Halberstam describes Norman Chandler as:
a serious, dogged, Taft Republican, a man with a devoted belief in property rights and the perquisites of the ruling class.
which is to say, Halberstam explains, not a “kook right-winger” like his ancestors. But when he describes another Republican, CBS’s Bill Paley, Halberstam decides that even Taft was too right-wing: Paley was:
Not a right-winger, of course, not a Taft man, he was too modern for that…
Halberstam describes Harrison Gray Otis and Harry Chandler, the founders of the Los Angeles Times, as having “a passion against labor, against social reform”. But the events he’s describing are the prosecution of labor and social reformers who bombed the Los Angeles Times and killed 20 Times employees. Halberstam is even annoyed that the Chandlers continued memorializing the dead. In the end, Otis and Chandler defeated unions at the Los Angeles Times, which turned out to be a good thing, because later when other newspapers were tied down by their unions from taking advantage of new technologies, the Los Angeles Times was able to move forward. In a much later section where he talks about Norman Chandler, he says:
In fact, no one in those years ran a newspaper better in the strict financial sense than Norman Chandler ran the Los Angeles Times. Starting with the strong non-union base that General Otis and Harry Chandler had created, he was freer than most publishers to experiment in modern technology… the battle that General Otis had won some fifty years ago against the unions had permitted the Times to pioneer in the use of modern technology while unions were blocking modernization at comparable papers.
This is in contrast to the problems the Washington Post ran into:
There is no doubt that the Post through the years had lost control over the small factory where the paper was actually put together and printed, its printshop and pressroom. Yet, like many other newspapers, the Post needed desperately to move gradually into more modern, relatively labor-free technology, which in the past the unions had success fought.
Some of the more odd turns of phrase come from the section on the Washington Post. For example, when Eugene Meyer tried to hire Alan Barth, Barth almost turned down the job, because he thought the Post was conservative. Barth was a “committed New Dealer” under FDR. He asked Meyer “Are you really sure that you want a total libertarian on your paper?” It’s hard to imagine that the modern definition of libertarian, someone who wants as few government constraints as possible, fitting with being a “committed New Dealer”.
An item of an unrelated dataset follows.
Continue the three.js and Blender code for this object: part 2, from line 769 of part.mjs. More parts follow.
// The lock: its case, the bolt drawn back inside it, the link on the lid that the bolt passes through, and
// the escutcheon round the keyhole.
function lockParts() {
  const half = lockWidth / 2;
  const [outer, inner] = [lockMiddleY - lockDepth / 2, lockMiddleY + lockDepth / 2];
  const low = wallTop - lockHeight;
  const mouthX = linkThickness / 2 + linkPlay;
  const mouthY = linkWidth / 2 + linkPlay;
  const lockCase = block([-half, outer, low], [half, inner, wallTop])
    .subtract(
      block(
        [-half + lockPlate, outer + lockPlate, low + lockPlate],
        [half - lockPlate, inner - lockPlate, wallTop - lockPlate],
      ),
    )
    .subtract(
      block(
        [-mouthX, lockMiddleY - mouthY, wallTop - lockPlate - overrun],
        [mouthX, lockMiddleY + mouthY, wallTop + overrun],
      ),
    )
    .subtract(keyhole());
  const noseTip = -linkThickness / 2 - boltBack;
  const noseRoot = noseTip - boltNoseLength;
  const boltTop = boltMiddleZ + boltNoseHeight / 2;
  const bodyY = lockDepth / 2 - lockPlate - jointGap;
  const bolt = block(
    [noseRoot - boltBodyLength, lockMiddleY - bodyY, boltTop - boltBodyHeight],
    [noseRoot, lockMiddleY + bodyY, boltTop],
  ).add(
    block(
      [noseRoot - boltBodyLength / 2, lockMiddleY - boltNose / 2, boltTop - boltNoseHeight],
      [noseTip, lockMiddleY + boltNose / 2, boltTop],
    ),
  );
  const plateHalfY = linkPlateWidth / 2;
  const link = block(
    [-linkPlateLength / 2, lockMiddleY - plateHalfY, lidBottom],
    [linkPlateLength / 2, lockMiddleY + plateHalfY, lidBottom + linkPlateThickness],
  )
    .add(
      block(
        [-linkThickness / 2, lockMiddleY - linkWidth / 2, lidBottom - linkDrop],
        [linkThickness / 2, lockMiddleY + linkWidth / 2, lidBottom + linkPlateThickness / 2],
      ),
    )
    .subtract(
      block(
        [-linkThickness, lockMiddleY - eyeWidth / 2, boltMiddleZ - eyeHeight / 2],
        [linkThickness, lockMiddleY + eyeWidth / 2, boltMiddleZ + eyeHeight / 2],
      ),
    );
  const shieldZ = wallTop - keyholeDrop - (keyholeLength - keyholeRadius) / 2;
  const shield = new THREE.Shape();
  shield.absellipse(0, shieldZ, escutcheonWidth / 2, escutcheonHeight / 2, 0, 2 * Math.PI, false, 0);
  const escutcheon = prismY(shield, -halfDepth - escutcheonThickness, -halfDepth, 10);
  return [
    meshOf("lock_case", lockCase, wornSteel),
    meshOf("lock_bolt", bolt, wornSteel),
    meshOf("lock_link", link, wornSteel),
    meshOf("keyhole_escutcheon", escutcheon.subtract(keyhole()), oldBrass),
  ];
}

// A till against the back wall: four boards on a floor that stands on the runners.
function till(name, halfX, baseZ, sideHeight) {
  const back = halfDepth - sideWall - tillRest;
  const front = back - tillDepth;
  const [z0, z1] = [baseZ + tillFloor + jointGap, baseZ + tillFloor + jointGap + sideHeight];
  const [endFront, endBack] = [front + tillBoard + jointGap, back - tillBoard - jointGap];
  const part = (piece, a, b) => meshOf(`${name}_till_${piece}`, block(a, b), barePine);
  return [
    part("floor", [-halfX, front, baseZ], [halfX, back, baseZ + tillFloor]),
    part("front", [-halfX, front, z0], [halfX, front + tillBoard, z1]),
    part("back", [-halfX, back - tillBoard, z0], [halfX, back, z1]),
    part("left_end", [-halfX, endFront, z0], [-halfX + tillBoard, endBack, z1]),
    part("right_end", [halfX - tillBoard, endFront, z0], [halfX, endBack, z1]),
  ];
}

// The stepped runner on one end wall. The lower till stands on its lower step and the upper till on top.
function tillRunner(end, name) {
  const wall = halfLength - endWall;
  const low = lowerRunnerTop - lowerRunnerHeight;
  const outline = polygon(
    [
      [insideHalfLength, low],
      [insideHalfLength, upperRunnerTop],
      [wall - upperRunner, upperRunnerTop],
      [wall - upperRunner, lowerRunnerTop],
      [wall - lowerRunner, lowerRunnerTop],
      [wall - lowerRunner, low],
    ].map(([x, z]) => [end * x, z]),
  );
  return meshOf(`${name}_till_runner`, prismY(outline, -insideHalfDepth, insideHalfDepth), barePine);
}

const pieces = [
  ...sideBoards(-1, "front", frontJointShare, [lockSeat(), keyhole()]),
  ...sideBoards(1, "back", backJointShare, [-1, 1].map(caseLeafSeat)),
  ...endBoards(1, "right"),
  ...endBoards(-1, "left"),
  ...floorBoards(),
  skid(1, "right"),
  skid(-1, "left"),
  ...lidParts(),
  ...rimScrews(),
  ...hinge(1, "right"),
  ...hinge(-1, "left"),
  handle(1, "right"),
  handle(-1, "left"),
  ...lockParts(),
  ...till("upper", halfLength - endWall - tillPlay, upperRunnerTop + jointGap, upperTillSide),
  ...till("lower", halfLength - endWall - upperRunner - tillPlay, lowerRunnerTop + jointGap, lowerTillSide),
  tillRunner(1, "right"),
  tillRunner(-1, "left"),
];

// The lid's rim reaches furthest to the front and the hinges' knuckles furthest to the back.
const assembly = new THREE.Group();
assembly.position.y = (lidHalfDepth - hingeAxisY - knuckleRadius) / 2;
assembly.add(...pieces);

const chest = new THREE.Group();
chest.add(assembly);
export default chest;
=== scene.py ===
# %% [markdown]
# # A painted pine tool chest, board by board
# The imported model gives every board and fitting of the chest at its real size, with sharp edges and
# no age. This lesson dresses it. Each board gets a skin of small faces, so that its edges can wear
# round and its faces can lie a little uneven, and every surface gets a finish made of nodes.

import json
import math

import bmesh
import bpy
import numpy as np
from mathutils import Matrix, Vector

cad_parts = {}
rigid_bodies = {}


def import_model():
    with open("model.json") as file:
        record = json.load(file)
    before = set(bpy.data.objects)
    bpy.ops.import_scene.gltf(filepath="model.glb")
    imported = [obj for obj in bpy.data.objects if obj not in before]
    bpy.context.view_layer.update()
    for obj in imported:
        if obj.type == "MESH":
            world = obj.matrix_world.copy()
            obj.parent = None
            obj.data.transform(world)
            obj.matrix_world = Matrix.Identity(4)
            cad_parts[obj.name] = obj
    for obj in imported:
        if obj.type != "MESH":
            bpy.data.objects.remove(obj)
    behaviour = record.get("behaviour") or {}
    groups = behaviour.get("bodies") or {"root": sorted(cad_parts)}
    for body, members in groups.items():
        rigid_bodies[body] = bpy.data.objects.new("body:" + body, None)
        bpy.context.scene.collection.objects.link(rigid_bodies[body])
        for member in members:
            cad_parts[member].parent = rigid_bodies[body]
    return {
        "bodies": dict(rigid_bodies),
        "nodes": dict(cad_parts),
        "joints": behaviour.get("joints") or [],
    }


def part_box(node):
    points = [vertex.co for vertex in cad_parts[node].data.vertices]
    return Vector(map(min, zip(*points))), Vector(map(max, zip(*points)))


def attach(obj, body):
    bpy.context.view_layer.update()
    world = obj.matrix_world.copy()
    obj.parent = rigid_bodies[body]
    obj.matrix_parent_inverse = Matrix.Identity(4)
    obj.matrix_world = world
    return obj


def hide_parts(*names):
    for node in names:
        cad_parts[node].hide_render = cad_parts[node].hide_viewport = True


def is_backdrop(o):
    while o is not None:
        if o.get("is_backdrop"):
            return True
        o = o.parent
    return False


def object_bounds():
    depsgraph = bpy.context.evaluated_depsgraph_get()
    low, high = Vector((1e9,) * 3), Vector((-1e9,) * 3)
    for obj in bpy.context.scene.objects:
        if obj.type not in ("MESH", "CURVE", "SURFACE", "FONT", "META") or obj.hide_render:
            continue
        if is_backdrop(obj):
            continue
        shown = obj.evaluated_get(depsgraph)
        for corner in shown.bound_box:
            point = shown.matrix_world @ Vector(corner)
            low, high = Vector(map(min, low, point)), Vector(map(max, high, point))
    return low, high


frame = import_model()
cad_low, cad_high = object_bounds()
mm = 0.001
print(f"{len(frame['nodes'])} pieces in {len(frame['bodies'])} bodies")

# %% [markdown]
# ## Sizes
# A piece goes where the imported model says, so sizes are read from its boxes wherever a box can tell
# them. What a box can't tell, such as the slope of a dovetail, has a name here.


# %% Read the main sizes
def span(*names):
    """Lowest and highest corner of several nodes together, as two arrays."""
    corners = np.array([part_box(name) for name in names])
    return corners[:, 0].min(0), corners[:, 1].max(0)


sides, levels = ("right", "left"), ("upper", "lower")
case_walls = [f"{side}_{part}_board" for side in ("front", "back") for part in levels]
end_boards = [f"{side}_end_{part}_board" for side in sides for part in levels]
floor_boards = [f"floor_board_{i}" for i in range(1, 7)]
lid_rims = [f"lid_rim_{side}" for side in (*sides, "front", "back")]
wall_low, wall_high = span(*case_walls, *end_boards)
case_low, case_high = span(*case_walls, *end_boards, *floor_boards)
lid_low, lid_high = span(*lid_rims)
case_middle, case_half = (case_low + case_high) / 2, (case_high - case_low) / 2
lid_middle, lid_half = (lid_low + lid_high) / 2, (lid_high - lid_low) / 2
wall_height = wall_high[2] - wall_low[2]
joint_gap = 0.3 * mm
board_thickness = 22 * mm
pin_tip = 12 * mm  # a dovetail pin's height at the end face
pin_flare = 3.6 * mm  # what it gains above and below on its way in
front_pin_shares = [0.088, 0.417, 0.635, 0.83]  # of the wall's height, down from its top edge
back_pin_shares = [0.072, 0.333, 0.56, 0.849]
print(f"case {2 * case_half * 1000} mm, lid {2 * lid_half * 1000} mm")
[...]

When he gets to the Post’s Phil Graham his twists became even more painful. Where, when describing right-wing kooks their flaws were magnified, with Phil Graham they are minimized. Graham was an alcoholic; what this meant was that he was “a man who was always going to break the rules, a man who would always need to be forgiven. And she [his wife, Katherine Graham] would always forgive him.”
There’s a very interesting section about the Los Angeles Times, where Halberstam goes directly from his description of Kyle Palmer’s machinations to Buff Chandler’s. Kyle used the paper’s power for conservative policies, Buff for progressive, both ruthlessly and with no regard for others. Buff is described as a trailblazer, Kyle as a bully-boy.
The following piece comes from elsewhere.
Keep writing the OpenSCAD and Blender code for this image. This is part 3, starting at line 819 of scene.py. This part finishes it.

In the midst of a section justifiably lauding Nick Williams for improving the reporting quality of the Los Angeles Times, for making it more fair, but especially for moving it away from a Republican tilt, he adds literally parenthetically, “(he [Williams] used to say privately that the responsibility of a truly great newspaper was to educate the elite and pacify the masses)” and then moves back to fawning over Williams. That would be a textbook example of burying the lede.
As he starts the section on the Washington Post, he writes:
It was a curious irony of capitalism that among the only outlets rich enough and powerful enough to stand up to an overblown, occasionally reckless, otherwise unchallenged central government were journalistic institutions that had very, very secure financial bases.
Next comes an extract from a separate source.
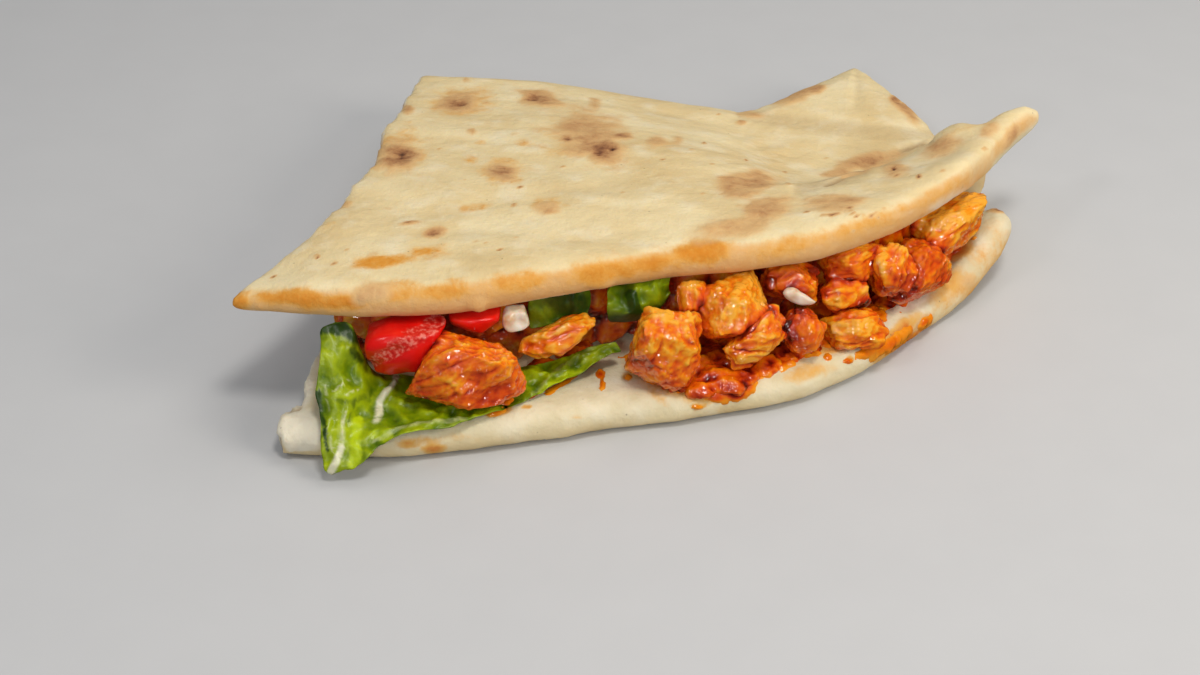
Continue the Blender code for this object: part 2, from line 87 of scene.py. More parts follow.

Ignoring for the moment that smaller organizations do stand up to our central government on occasion, what’s the actual irony here, and what does capitalism have to do with it?
And when he gets into the Washington Post, his admiration for Phil Graham reasserts itself over his distaste for political journalism. Phil Graham uses his power to be a speechwriter for Lyndon Johnson, to influence politics in ways Kyle Palmer of the Los Angeles Times could only imagine. It’s presented as a great achievement, though a sacrifice because it hurts Graham physically, making him sick from overwork and over-enthusiasm.
And I can’t tell how much sarcasm Halberstam is wielding when he writes:
By chance—and with a certain amount of irony—the Post’s assumption of the role of serious critic of the war coincided with the arrival of Richard Nixon in the White House.
But for all of his biases, Halberstam’s book is massive and detailed. There is one chapter about the New York Times, an entire chapter, presented for the sole purpose of explaining who did not become the editor of the Washington Post. The background was at the Times, not at the Post, and rather than give a short summary he digressed into a history of the New York Times.
Ultimately, the history of American media that Halberstam describes is a loss of balance; a precarious balance and not a very good one, but it did provide competing viewpoints. Balance in American media once meant conservative ownership butting heads with liberal journalists, and a field of reporters who were both liberal and conservative and sometimes something all their own. But over time, the editorial management has been taken over by the journalists, and the pressroom has been insulated from the ownership, who themselves have become chummy with politicians. The old system was flawed, but at least it required that journalists marshal their arguments. Today there is very little balance, and very little marshaling of facts.
The restraints of both papers were being pulled aside; either you trusted your reporters or you were out of the game.
And nobody wants to be out of The Beltway Game.